Wilson's Warbler by Louis Agassiz Fuertes, National Geographic, 1917

Tuesday, June 23, 2009

Predator in the City

A while ago my dear friend Daniel and I took a trip up to Boston. Just as we arrived, New England decided to put on its one hot day for the entire season so far. It was sweltering, and somehow Boston with all its cobblestone and clapboard charm just seemed surreal. Late in the afternoon the first cool breaths of wind began pushing menacing storm clouds the city's way. We revived ourselves with cold white wine and had a stroll through the Boston Commons, which was now suddenly bursting with people out enjoying the promise of a cool change. It was the usual parade of people walking dogs, young couples canoodling, university students poring over books, kids eating ice-creams -- then I noticed a flash of feathers and the unmistakable swooping motion of what had to be a raptor.

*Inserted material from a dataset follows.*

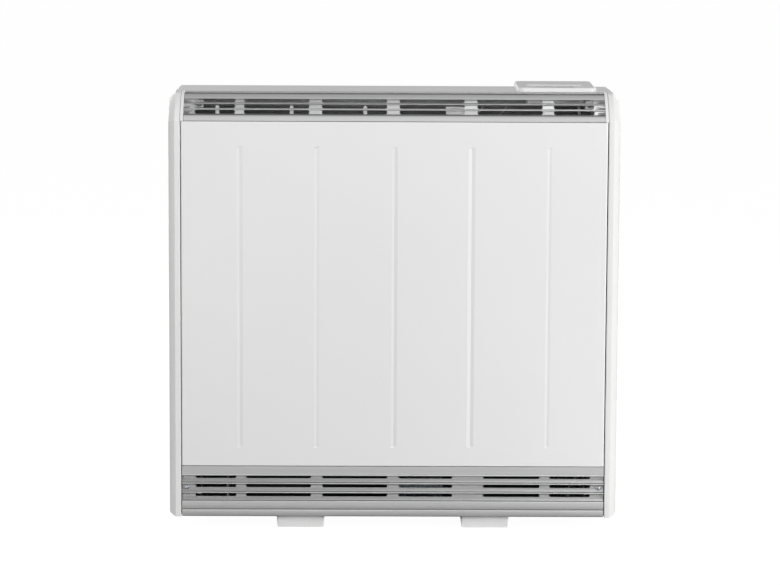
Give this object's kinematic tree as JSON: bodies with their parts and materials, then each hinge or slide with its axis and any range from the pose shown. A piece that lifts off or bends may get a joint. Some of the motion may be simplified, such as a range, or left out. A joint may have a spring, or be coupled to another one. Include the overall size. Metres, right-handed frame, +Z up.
{
  "type": "storage heater",
  "caption": "Floor-standing storage heater with a fluted steel front, louvred grilles, brick core, fan, damper flap and a push-button console.",
  "frame": {"origin": "on the floor, under the middle of the casing", "axes": "+Z up, +X to the right seen from the front, the front faces -Y and the wall side +Y"},
  "size_m": [0.71, 0.195, 0.7034],
  "materials": {
    "white_paint": "satin powder coat",
    "cap_plastic": "fine matt texture",
    "grille_paint": "satin silver-grey",
    "galvanised": "galvanised sheet",
    "zinc_plated": "bright zinc",
    "brick": "rough pressed magnetite block, opaque",
    "insulation": "pressed fibre board",
    "element_sheath": "dark oxidised sheath",
    "bronze": "sintered bush",
    "motor_case": "zinc, bluish",
    "fan_metal": "black anodised",
    "flap_metal": "mill finish",
    "cream_plastic": "moulded",
    "black_plastic": "moulded",
    "board": "glass fibre board",
    "wire_sheath": "smooth sheath",
    "rubber": "matt rubber",
    "console_plastic": "smooth moulded",
    "display_window": "clear window",
    "button_plastic": "soft matt"
  },
  "bodies": {
    "casing": {"left_end_cap": "cap_plastic", "right_end_cap": "cap_plastic", "top_panel": "white_paint", "front_panel": "white_paint", "top_grille": "grille_paint", "bottom_grille": "grille_paint", "back_panel": "galvanised", "base_tray": "galvanised", "left_side_panel": "galvanised", "right_side_panel": "galvanised", "left_foot": "cap_plastic", "right_foot": "cap_plastic", "wall_bracket": "galvanised", "front_rail": "white_paint", "grille_brackets": "white_paint", "bracket_screws": "zinc_plated", "bottom_grille_screws": "zinc_plated", "cap_screws": "zinc_plated", "foot_screws": "zinc_plated", "core_support": "galvanised", "base_insulation": "insulation", "front_insulation": "insulation", "rear_insulation": "insulation", "left_insulation": "insulation", "right_insulation": "insulation", "top_insulation": "insulation", "inner_case_front": "galvanised", "inner_case_rear": "galvanised", "inner_case_top": "galvanised", "brick_course_1": "brick", "brick_course_2": "brick", "brick_course_3": "brick", "brick_course_4": "brick", "brick_course_5": "brick", "lower_element": "element_sheath", "middle_element": "element_sheath", "upper_element": "element_sheath", "fan_housing": "galvanised", "fan_bearing": "bronze", "fan_motor": "motor_case", "damper_brackets": "galvanised", "damper_motor": "cream_plastic", "thermal_cutout": "black_plastic", "core_sensor": "zinc_plated", "terminal_block": "cream_plastic", "control_board": "board", "console_lead": "wire_sheath", "cable_grommet": "rubber", "console_housing": "console_plastic", "display_lens": "display_window", "console_board": "board"},
    "fan_rotor_body": {"fan_rotor": "fan_metal"},
    "damper_body": {"damper_flap": "flap_metal"},
    "button_back_body": {"button_back": "button_plastic"},
    "button_down_body": {"button_down": "button_plastic"},
    "button_up_body": {"button_up": "button_plastic"},
    "button_select_body": {"button_select": "button_plastic"},
    "button_boost_body": {"button_boost": "button_plastic"}
  },
  "joints": [
    {"name": "fan_spin", "type": "hinge", "parent": "casing", "child": "fan_rotor_body", "pos_m": [-0.1293, -0.0195, 0.0595], "axis": [1, 0, 0], "continuous": true},
    {"name": "damper_swing", "type": "hinge", "parent": "casing", "child": "damper_body", "pos_m": [0, 0.0204, 0.6195], "axis": [-1, 0, 0], "range_deg": [0, 50]},
    {"name": "press_back", "type": "slide", "parent": "casing", "child": "button_back_body", "axis": [0, 0, -1], "range_m": [0, 0.0008], "stiffness_N_per_m": 600},
    {"name": "press_down", "type": "slide", "parent": "casing", "child": "button_down_body", "axis": [0, 0, -1], "range_m": [0, 0.0008], "stiffness_N_per_m": 600},
    {"name": "press_up", "type": "slide", "parent": "casing", "child": "button_up_body", "axis": [0, 0, -1], "range_m": [0, 0.0008], "stiffness_N_per_m": 600},
    {"name": "press_select", "type": "slide", "parent": "casing", "child": "button_select_body", "axis": [0, 0, -1], "range_m": [0, 0.0008], "stiffness_N_per_m": 600},
    {"name": "press_boost", "type": "slide", "parent": "casing", "child": "button_boost_body", "axis": [0, 0, -1], "range_m": [0, 0.0008], "stiffness_N_per_m": 600}
  ]
}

Right there in the middle of the city, a Red-tailed Hawk had snatched a pigeon out of midair, in one swipe of the talons.



The pigeon didn't even have a moment to register that it wasn't a pigeon anymore. We rushed over to the tree the hawk had landed on, and in a second we saw the pigeon's soft gray feathers start to drift down, as though someone had ripped open a down pillow.




And as we looked up at her devouring dinner, people began to look at us. They looked at us looking up, and then they looked up, until soon the hawk had an audience underneath that tree. An old African American guy, a couple pushing their baby in a pram, a young couple, and still more people gathered -- everyone transfixed and smiling, a little exhilarated by this reminder that even in the city we're living in nature, with all its fabulous gory drama.